====== MATERIAL SUPPLIED ======

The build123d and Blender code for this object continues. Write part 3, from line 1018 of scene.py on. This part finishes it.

======
====== MATERIAL SUPPLIED ======

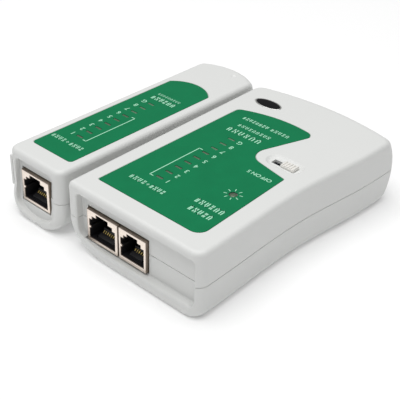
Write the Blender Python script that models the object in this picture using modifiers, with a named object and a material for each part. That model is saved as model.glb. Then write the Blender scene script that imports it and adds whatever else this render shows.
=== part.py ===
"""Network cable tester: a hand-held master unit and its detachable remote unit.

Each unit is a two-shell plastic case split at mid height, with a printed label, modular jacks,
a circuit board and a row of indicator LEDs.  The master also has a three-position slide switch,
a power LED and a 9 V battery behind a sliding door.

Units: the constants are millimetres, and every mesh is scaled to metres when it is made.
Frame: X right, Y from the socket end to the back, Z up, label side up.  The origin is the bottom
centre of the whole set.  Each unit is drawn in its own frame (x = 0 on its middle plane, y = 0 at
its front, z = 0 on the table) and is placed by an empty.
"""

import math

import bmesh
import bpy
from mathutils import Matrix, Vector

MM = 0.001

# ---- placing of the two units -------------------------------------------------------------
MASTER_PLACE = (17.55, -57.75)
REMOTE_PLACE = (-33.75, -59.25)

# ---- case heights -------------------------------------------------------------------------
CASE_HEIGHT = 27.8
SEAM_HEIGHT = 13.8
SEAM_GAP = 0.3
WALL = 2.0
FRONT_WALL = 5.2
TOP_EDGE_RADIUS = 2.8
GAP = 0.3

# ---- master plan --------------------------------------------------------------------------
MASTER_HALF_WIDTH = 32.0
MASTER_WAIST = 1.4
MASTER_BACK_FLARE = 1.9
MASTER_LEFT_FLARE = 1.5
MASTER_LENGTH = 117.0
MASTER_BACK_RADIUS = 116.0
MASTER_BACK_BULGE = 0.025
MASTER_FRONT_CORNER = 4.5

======
====== MATERIAL SUPPLIED ======

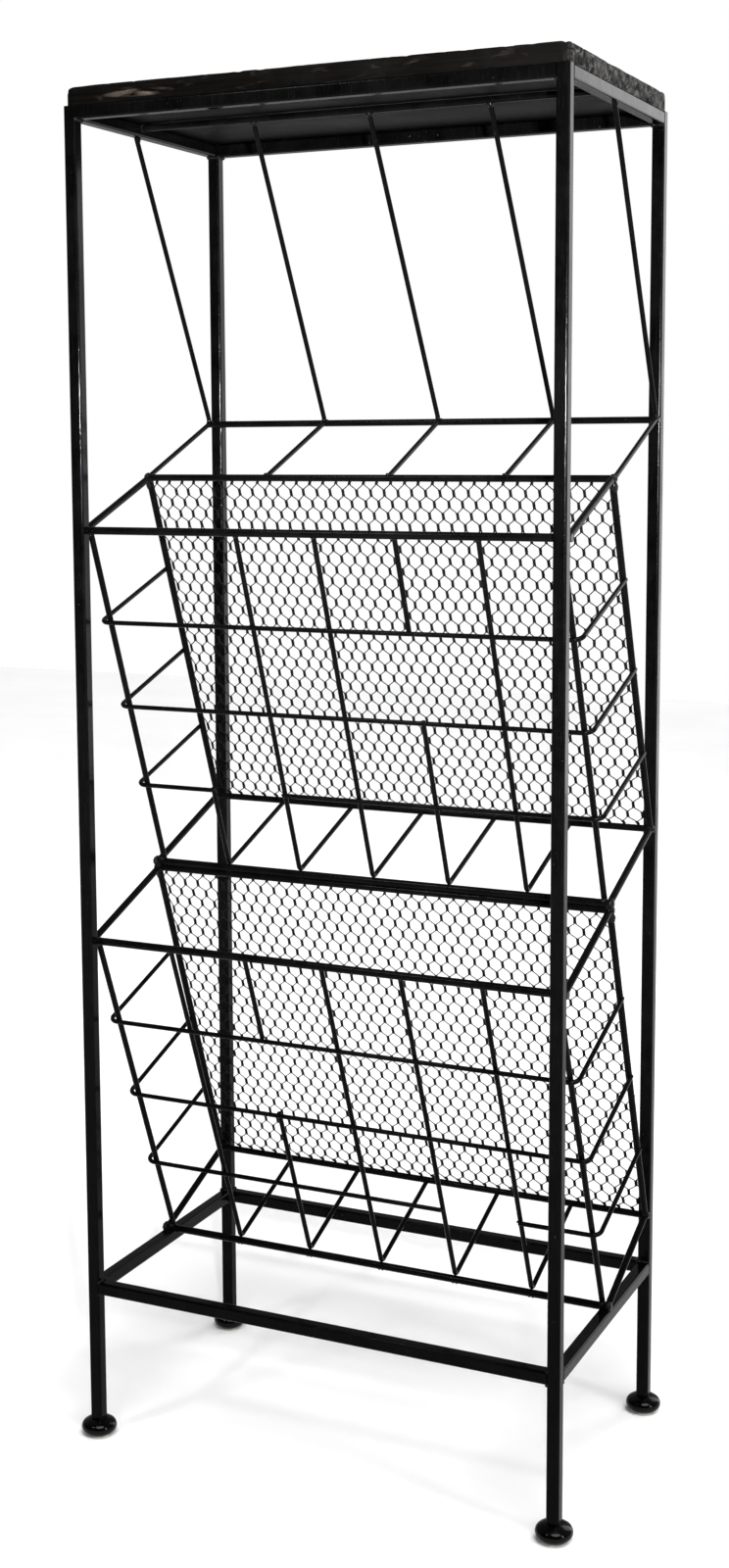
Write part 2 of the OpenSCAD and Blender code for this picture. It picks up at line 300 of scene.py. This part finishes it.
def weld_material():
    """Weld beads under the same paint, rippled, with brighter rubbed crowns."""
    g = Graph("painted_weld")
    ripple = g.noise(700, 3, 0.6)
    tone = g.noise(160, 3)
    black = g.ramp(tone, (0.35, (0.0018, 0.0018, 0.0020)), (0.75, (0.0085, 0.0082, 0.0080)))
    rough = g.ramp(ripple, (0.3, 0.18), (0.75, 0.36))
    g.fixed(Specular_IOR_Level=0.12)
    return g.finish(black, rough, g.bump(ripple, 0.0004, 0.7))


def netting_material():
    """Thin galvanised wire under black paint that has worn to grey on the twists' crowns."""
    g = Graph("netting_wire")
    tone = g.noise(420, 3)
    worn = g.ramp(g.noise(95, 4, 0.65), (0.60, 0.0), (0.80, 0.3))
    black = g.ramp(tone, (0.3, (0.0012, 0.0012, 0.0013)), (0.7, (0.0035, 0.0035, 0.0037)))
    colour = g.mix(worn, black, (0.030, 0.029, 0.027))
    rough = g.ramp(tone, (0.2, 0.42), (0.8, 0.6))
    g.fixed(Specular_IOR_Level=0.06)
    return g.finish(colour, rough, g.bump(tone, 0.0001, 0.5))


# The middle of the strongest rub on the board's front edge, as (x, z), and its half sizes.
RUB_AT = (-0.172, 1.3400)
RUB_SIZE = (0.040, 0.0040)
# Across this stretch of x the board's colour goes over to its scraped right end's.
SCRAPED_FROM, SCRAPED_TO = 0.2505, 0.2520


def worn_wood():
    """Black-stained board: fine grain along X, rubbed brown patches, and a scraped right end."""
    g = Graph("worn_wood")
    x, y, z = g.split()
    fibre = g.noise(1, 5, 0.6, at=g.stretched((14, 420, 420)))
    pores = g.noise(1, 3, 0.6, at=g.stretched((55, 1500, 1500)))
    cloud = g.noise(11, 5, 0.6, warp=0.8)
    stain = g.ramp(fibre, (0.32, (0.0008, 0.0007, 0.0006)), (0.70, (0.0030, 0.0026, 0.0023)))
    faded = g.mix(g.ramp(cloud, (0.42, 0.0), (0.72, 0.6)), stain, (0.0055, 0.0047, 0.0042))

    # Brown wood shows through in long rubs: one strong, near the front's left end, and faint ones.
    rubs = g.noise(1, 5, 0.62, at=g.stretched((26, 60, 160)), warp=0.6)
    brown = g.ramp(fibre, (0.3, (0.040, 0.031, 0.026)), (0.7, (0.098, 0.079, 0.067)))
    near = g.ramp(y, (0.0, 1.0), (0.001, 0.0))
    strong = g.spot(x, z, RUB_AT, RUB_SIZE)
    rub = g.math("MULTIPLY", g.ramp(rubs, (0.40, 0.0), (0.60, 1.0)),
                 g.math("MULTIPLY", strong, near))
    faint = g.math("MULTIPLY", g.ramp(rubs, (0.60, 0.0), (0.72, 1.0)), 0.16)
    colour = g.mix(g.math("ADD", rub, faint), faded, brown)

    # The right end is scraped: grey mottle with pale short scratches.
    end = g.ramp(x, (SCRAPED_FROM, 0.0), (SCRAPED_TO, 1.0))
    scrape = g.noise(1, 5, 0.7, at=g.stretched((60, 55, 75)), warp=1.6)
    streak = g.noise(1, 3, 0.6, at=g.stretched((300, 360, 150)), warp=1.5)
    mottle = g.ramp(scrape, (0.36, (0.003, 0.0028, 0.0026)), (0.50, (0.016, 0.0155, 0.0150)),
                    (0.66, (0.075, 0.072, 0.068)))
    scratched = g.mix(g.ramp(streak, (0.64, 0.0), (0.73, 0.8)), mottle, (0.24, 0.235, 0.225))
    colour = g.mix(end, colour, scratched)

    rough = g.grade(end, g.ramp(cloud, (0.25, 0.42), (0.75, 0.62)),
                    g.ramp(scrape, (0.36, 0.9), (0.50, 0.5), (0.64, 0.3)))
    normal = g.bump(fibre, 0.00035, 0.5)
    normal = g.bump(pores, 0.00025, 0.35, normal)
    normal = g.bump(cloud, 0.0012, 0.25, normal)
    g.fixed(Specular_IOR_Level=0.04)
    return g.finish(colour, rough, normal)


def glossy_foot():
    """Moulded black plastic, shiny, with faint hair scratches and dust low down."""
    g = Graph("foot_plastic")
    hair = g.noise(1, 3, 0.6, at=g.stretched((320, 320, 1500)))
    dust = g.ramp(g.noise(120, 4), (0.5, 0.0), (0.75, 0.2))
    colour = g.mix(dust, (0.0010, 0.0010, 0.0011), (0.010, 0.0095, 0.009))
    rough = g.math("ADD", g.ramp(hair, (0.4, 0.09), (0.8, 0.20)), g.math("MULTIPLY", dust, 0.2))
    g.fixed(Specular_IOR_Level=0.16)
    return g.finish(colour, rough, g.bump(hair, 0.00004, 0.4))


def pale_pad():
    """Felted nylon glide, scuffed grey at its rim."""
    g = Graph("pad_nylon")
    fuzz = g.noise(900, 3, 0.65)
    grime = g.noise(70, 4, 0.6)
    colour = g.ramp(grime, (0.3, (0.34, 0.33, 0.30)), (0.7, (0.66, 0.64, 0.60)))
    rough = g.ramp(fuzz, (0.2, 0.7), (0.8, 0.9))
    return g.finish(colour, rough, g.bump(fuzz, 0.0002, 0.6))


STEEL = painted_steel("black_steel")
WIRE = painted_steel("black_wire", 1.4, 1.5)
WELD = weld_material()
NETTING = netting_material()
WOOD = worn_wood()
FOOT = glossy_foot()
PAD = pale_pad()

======

DIRECTIONS FOR THIS TASK:
From the entries above, extract every line where the word "with" appears.

RESULT:
Write the Blender Python script that models the object in this picture using modifiers, with a named object and a material for each part. That model is saved as model.glb. Then write the Blender scene script that imports it and adds whatever else this render shows.
Each unit is a two-shell plastic case split at mid height, with a printed label, modular jacks,
    """Weld beads under the same paint, rippled, with brighter rubbed crowns."""
    # The right end is scraped: grey mottle with pale short scratches.
    """Moulded black plastic, shiny, with faint hair scratches and dust low down."""